Selected Food Packaging
PLA coated paper may be suitable for:
Bakery items
Dry or lightly moist foods
Short-contact food packaging
Final suitability depends on heat exposure, oil content, and storage duration.
PLA coated paper is not ideal for high-temperature soups, oily foods with long contact times, or applications requiring aggressive heat sealing.
Buying Checklist
PLA Coating Weight / Thickness
Coating thickness directly affects:
Barrier performance
Heat seal strength
Compostability claims
Suppliers should specify coating weight clearly in g/m² or microns.
Heat Seal Window
Request data on:
Heat seal initiation temperature
Optimal sealing range
Seal strength under realistic production conditions
Narrow windows require tighter process control.
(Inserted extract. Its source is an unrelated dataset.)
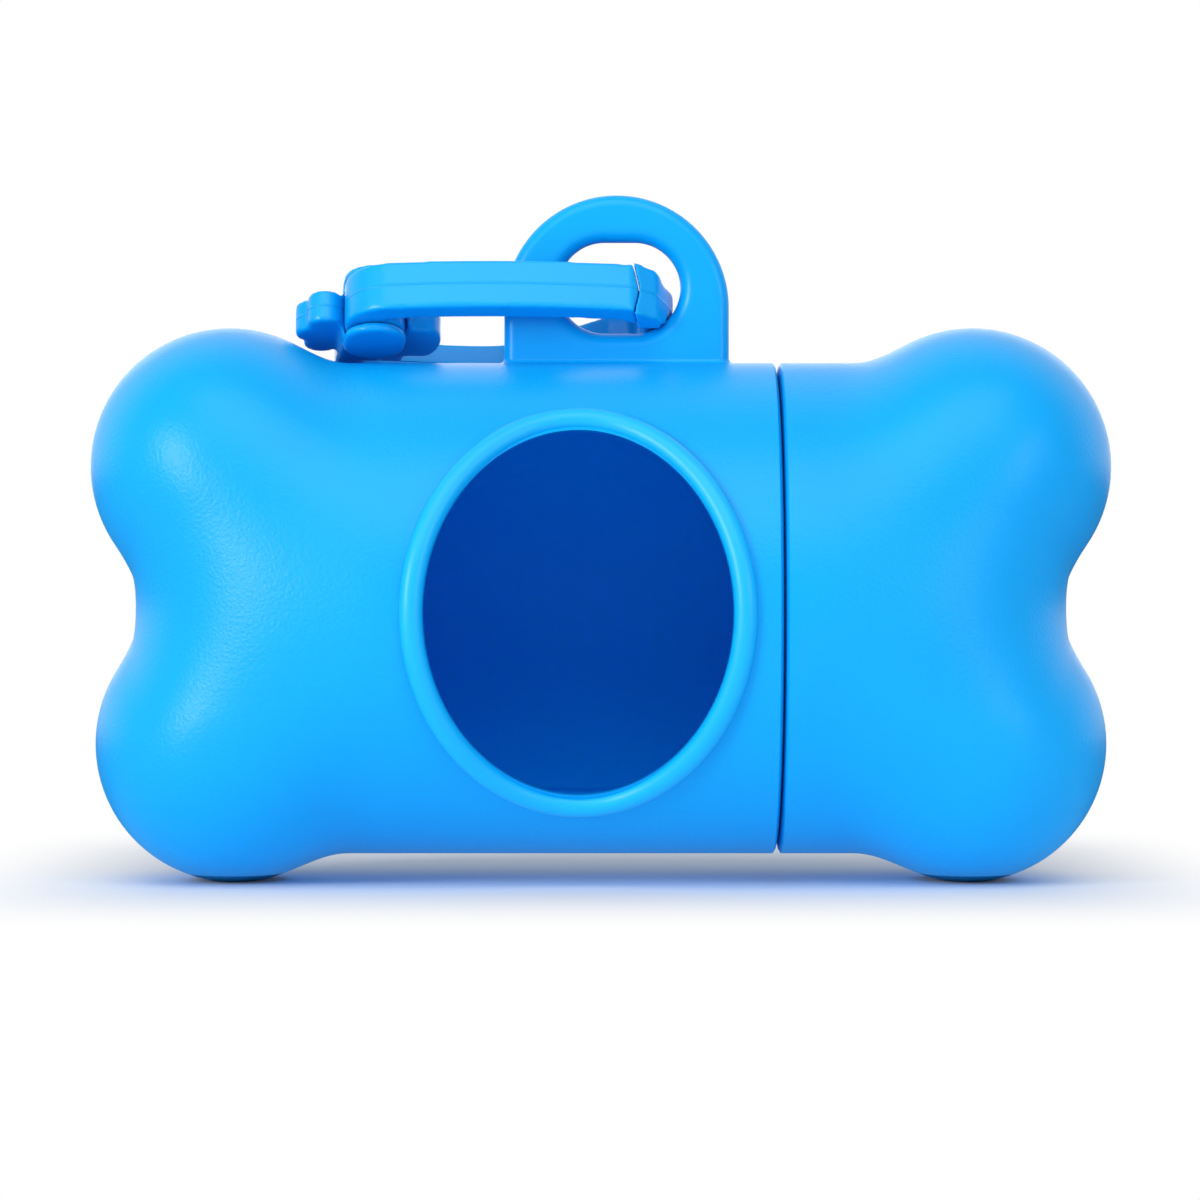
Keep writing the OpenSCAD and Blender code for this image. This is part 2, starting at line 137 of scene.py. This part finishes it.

Heat Resistance Requirements
Clarify:
Maximum service temperature
Intended use (cold, ambient, warm)
Duration of heat exposure
Avoid assumptions based on “eco” positioning alone.
Compliance Documentation
Suppliers should provide:
Food contact compliance statements (FDA / EU)
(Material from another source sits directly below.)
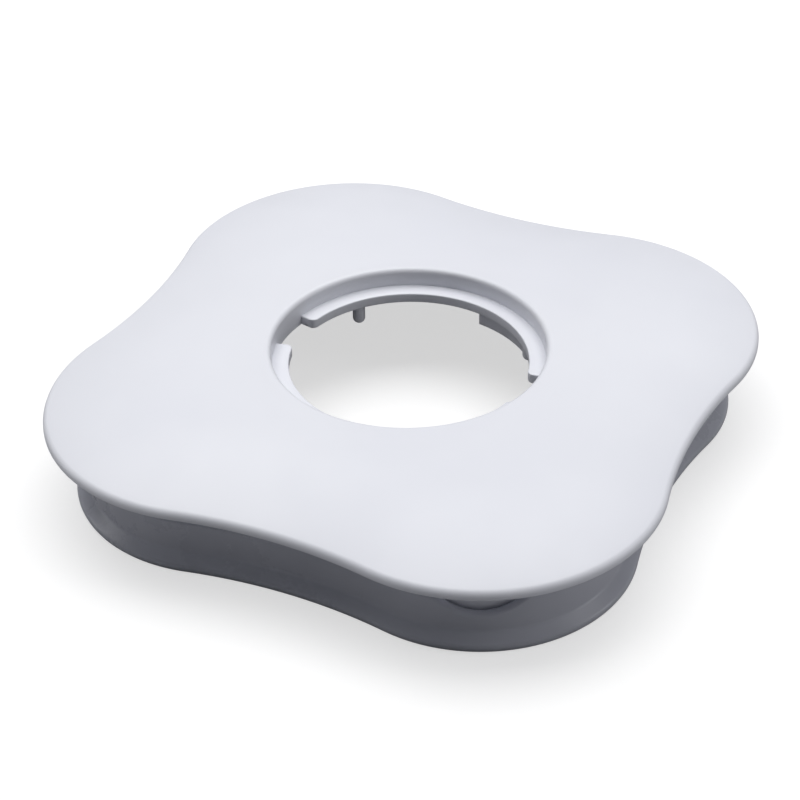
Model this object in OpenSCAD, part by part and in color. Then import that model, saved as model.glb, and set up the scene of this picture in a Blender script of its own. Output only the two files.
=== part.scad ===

Migration or safety declarations
Traceability of raw materials
Compostability Certifications (If Applicable)
If compostability is claimed, verify:
Applicable standards
Certification scope
Thickness and structure limitations
Regional acceptance
Conclusion
PLA coated paper represents a purpose-driven material solution, not a universal replacement for conventional PE coated paper. Its value lies in applications where bio-based sourcing and industrial compostability align with realistic performance requirements and local waste management systems.
For engineers and procurement professionals, the key to using PLA coated paper successfully is technical clarity rather than marketing assumptions. By understanding its material behavior, thermal limits, and end-of-life conditions, PLA coated paper can be applied responsibly and effectively within its appropriate use boundaries.
When evaluated and specified correctly, PLA coated paper can play a meaningful role in sustainable packaging strategies—without compromising performance or trust.